[DATA SECTION start]

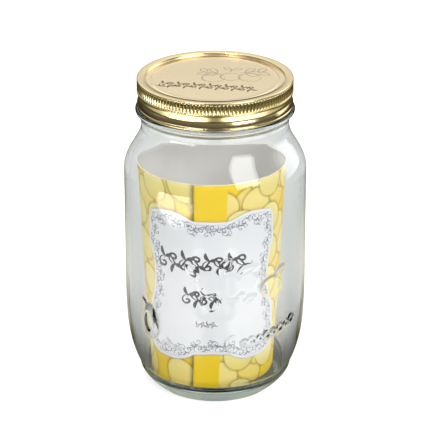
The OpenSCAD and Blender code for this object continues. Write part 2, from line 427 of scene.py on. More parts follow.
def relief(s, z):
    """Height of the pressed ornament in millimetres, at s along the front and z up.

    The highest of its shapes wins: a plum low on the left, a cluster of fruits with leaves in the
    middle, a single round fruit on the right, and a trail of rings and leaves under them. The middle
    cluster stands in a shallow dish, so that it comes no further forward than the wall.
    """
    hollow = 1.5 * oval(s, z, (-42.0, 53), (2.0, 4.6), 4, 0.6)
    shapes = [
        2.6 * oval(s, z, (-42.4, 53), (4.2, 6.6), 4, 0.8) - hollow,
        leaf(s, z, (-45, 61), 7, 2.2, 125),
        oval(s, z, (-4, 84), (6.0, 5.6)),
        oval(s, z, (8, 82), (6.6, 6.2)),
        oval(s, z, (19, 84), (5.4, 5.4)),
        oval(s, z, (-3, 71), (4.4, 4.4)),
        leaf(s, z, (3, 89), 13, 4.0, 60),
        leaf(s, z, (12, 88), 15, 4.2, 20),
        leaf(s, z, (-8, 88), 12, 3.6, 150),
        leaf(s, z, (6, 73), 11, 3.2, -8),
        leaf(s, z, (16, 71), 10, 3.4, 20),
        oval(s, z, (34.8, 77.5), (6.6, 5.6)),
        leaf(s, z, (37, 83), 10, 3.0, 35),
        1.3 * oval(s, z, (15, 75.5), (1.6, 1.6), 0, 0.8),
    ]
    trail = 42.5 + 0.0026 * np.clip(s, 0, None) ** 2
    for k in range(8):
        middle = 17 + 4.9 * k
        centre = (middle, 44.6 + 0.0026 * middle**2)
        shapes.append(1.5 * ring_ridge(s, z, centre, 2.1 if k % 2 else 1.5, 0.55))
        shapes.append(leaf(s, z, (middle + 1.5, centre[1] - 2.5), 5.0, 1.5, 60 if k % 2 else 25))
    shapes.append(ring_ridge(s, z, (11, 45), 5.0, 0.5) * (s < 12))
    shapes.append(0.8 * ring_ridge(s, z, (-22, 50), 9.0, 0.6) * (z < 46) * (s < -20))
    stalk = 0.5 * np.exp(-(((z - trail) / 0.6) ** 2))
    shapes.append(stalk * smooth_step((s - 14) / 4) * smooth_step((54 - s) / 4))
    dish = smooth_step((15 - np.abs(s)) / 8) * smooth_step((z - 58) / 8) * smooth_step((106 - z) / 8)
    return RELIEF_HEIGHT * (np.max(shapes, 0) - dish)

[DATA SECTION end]
[DATA SECTION start]

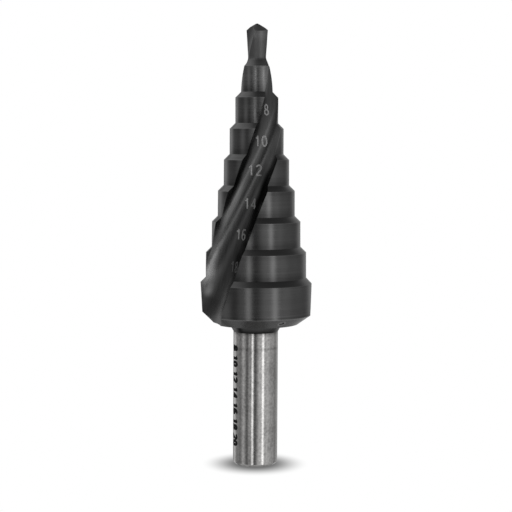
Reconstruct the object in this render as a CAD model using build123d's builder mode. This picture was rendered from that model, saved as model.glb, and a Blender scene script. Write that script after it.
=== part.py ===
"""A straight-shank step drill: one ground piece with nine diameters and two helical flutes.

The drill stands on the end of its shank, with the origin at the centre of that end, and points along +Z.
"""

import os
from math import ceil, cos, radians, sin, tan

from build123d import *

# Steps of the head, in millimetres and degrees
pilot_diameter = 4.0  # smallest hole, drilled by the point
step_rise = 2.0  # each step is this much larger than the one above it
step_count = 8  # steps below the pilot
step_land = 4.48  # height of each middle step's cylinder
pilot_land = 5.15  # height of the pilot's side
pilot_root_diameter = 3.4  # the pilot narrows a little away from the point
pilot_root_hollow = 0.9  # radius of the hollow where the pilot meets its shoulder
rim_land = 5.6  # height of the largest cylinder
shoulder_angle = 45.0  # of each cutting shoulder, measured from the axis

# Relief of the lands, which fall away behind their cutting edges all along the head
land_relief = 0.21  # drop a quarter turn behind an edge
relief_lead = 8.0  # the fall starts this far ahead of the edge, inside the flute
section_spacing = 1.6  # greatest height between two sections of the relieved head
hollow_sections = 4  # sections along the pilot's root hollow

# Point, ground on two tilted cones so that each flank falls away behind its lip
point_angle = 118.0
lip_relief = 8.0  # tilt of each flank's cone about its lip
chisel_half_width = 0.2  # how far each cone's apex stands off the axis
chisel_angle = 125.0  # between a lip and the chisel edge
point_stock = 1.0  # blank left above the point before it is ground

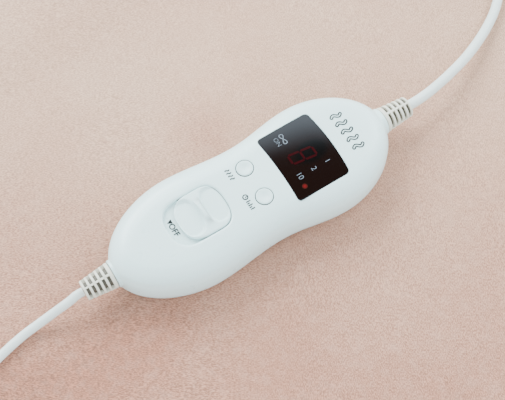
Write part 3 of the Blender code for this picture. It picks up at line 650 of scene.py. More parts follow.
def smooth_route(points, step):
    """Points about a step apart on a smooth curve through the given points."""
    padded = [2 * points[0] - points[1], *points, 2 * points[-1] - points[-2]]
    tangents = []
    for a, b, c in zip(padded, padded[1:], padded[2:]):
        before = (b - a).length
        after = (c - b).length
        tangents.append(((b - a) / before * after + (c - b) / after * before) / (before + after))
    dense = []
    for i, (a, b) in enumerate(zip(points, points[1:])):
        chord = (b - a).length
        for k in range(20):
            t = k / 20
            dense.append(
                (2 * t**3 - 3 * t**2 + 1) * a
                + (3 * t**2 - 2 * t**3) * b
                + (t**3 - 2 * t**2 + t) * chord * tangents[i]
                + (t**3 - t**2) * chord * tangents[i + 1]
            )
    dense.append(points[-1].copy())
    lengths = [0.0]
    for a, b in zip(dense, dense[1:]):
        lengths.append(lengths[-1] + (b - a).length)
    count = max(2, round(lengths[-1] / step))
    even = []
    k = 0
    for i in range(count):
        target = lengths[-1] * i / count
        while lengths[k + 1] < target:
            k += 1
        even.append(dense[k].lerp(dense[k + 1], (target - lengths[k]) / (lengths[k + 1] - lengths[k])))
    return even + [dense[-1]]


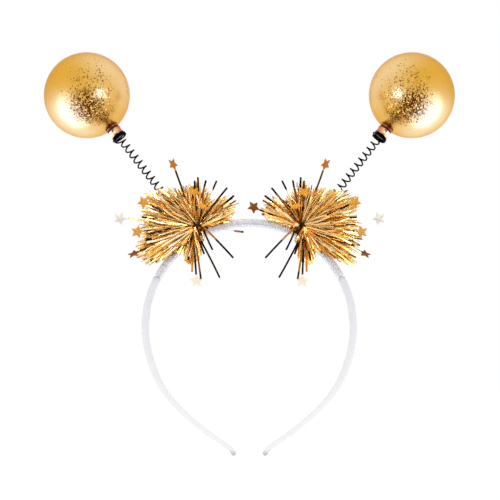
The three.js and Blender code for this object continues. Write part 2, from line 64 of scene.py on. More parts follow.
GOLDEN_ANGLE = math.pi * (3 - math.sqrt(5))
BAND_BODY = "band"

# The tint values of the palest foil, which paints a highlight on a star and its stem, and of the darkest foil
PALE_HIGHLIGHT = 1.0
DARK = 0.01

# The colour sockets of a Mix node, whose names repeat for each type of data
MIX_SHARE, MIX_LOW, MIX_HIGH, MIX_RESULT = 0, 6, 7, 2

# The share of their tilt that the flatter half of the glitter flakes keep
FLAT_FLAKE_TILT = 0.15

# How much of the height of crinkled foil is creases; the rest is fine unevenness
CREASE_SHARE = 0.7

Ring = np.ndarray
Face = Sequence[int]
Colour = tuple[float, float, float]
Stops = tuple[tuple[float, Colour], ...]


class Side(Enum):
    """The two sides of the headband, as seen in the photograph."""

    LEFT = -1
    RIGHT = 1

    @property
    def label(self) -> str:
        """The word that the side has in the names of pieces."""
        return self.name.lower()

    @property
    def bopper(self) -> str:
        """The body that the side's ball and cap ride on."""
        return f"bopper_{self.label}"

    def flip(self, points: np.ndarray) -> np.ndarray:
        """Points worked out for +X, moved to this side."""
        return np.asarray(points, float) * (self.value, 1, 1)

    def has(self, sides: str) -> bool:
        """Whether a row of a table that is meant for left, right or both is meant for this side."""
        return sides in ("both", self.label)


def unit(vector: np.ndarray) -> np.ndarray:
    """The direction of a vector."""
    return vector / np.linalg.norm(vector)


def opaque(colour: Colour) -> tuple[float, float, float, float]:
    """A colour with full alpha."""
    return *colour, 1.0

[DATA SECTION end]

- THE REQUEST: Begin with the line containing "The OpenSCAD and", end with the line containing "front and z up.", and repeat every line in that stretch exactly.

- SOLUTION TO THE EXERCISE:
The OpenSCAD and Blender code for this object continues. Write part 2, from line 427 of scene.py on. More parts follow.
def relief(s, z):
    """Height of the pressed ornament in millimetres, at s along the front and z up.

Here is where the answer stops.